* Problem details: Every line from the first one to the line containing "Rotation = FreeCAD.Rotation" should be echoed exactly; leave out the rest.

--- Begin Given data ---

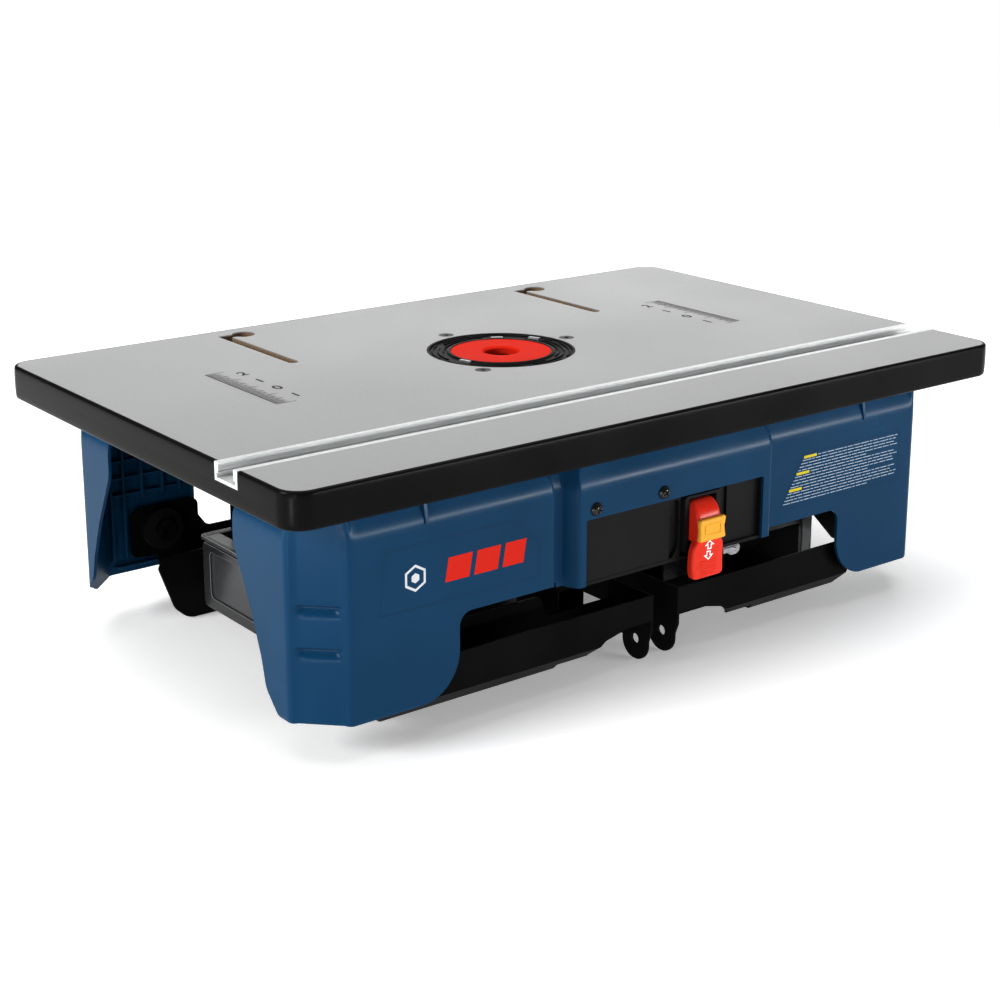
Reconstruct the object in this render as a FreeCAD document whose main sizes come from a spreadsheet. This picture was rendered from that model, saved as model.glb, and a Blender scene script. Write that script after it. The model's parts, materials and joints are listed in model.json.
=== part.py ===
import FreeCAD, Part
import math
import os
import re

# Router table with folding legs, drawn with its legs folded flat under the top.
# Origin: centre of the footprint, on the surface that the folded table stands on. X runs along the
# length, Y towards the back, Z up. Heights are given as drops below the working surface.

os.makedirs("parts", exist_ok=True)
doc = FreeCAD.newDocument("RouterTable")
Vector = FreeCAD.Vector
Rotation = FreeCAD.Rotation

DIMENSIONS = {
    # laminated top
    "fold_height": 206.0, "top_length": 660.4, "top_depth": 419.1, "top_thick": 25.5,
    "corner_radius": 18.0, "face_thick": 0.8, "backer_thick": 0.7, "band_thick": 3.0,
    # mitre channel
    "mitre_y": -132.0, "mitre_width": 29.0, "mitre_height": 12.5, "mitre_slot": 19.2,
    "mitre_undercut": 24.0, "mitre_floor": 2.2,
    # bit opening, rings and mounting plate
    "bit_y": 14.0, "ring_radius": 59.0, "ring_height": 10.0, "insert_radius": 39.8,
    "insert_height": 6.0, "bit_bore": 14.0, "plate_side": 200.0, "plate_thick": 8.0,
    "plate_bore": 34.0, "plate_screw_reach": 68.0, "plate_screw_radius": 3.0,
    "router_hole_reach": 75.0, "router_hole_radius": 3.3,
    # fence slots
    "fence_spacing": 304.8, "fence_slot_width": 8.5, "fence_front": 75.0, "fence_back": 189.5,
    "fence_entry_shift": 17.0, "fence_entry_radius": 9.5,
    # skirts
    "skirt_half": 300.0, "skirt_face": 180.0, "skirt_wall": 3.0, "skirt_drop": 178.5,
    "bevel_drop": 49.5, "bevel_in": 10.0, "facet": 30.0, "flange_width": 24.0,
    # switch box
    "panel_face": 187.0, "box_depth": 58.0, "box_wall": 2.5, "cover_thick": 3.0,
    "paddle_x": 38.0, "paddle_width": 25.0, "paddle_pin": 1.5,
    # folding legs
    "left_pivot_x": -226.0, "right_pivot_x": 249.5, "pivot_drop": 143.6, "leg_length": 225.5,
    "leg_sheet": 2.0, "leg_face": 172.0, "leg_inner": 121.0, "leg_top": 151.0,
    "leg_bottom": 190.5, "pivot_shoulder": 5.0, "pivot_hole": 5.05, "hub_radius": 17.0,
    "ear_y": 154.5, "ear_drop": 190.0, "ear_hole": 4.0,
    # accessory trays
    "tray_end": 220.0, "tray_start": 66.0, "tray_half_width": 107.5, "tray_top": 133.0,
    "tray_height": 54.0, "tray_wall": 2.5, "rail_sheet": 1.5,
}

sheet = doc.addObject("Spreadsheet::Sheet", "Dims")
for row, (alias, amount) in enumerate(DIMENSIONS.items(), start=1):
    sheet.set(f"A{row}", alias)
    sheet.set(f"B{row}", str(amount))
    sheet.setAlias(f"B{row}", alias)
doc.recompute()

nodes = {}
GROUND_PLANE = "XY_Plane"
TURNS = {
    "xy": Rotation(),
    "xz": Rotation(Vector(1, 0, 0), 90),
    "yz": Rotation(Vector(1, 1, 1), 120),
}
AXES = {
    "x": Rotation(Vector(0, 1, 0), 90),
    "y": Rotation(Vector(1, 0, 0), -90),
    "z": Rotation(),
}


def dim(alias):
    """Number held by one cell of the sheet."""
    return float(sheet.get(alias))


def below(drop):
    """Height of a level that lies this far under the working surface."""
    return dim("fold_height") - drop


def bind(item, property_name, size):
    """Bind a size to an expression of sheet aliases, or set it where it is a plain number."""
    if isinstance(size, str):
        item.setExpression(property_name, re.sub(r"([a-z_]{3,})", r"Dims.\1", size))
    else:
        setattr(item, property_name, size)


def box(name, size, corner):
    """Box with its lowest corner at the given point."""
    item = doc.addObject("Part::Box", name)
    for property_name, amount in zip(("Length", "Width", "Height"), size):
        bind(item, property_name, amount)
    item.Placement = FreeCAD.Placement(Vector(*corner), Rotation())
    return item


def cylinder(name, radius, height, start, axis="z"):
    """Cylinder that runs from the start point along one axis."""
    item = doc.addObject("Part::Cylinder", name)
    bind(item, "Radius", radius)
    bind(item, "Height", height)
    item.Placement = FreeCAD.Placement(Vector(*start), AXES[axis])
    return item


def cone(name, first_radius, last_radius, height, start, axis="z"):
    """Cone that runs from the start point along one axis."""
    item = doc.addObject("Part::Cone", name)
    item.Radius1 = first_radius
    item.Radius2 = last_radius
    bind(item, "Height", height)
    item.Placement = FreeCAD.Placement(Vector(*start), AXES[axis])
    return item


def corner_points(before, here, after, radius):
    """Start, middle and end of the arc that rounds one corner of an outline."""
    to_before = (before - here).normalize()
    to_after = (after - here).normalize()
    half_angle = to_before.getAngle(to_after) / 2
    reach = radius / math.tan(half_angle)
    centre = here + (to_before + to_after).normalize() * (radius / math.sin(half_angle))
    middle = centre + (here - centre).normalize() * radius
    return here + to_before * reach, middle, here + to_after * reach


def outline_edges(points):
    """Lines and arcs of a closed outline whose points are (u, v) or (u, v, corner radius)."""
    corners = []
    for index, point in enumerate(points):
        here = Vector(point[0], point[1], 0)
        before = Vector(points[index - 1][0], points[index - 1][1], 0)
        following = points[(index + 1) % len(points)]
        after = Vector(following[0], following[1], 0)
        if len(point) == 3 and point[2] > 0:
            corners.append(corner_points(before, here, after, point[2]))
        else:
            corners.append((here, None, here))
    edges = []
    for index, (first, middle, last) in enumerate(corners):
        if middle is not None:
            edges.append(Part.Arc(first, middle, last))
        next_first = corners[(index + 1) % len(corners)][0]
        if last.distanceToPoint(next_first) > 1e-6:
            edges.append(Part.LineSegment(last, next_first))
    return edges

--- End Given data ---

* Exercise response:
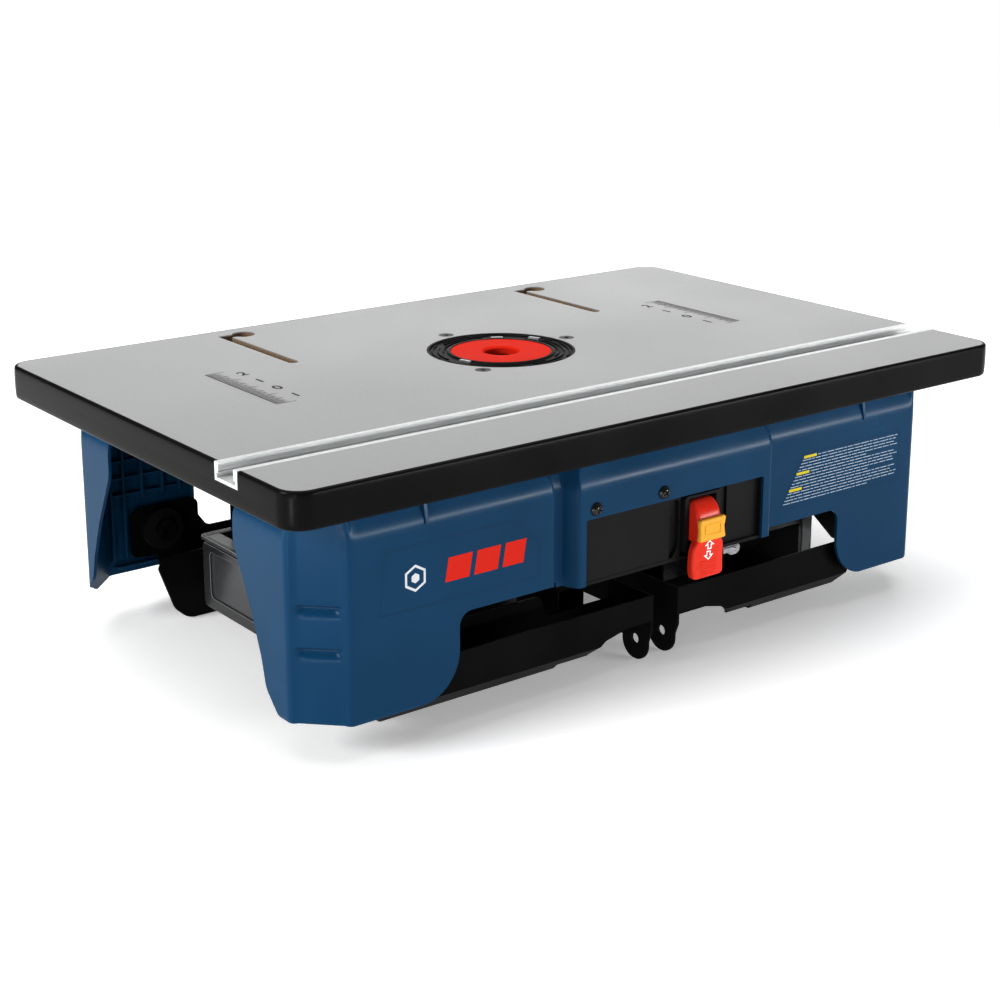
Reconstruct the object in this render as a FreeCAD document whose main sizes come from a spreadsheet. This picture was rendered from that model, saved as model.glb, and a Blender scene script. Write that script after it. The model's parts, materials and joints are listed in model.json.
=== part.py ===
import FreeCAD, Part
import math
import os
import re

# Router table with folding legs, drawn with its legs folded flat under the top.
# Origin: centre of the footprint, on the surface that the folded table stands on. X runs along the
# length, Y towards the back, Z up. Heights are given as drops below the working surface.

os.makedirs("parts", exist_ok=True)
doc = FreeCAD.newDocument("RouterTable")
Vector = FreeCAD.Vector
Rotation = FreeCAD.Rotation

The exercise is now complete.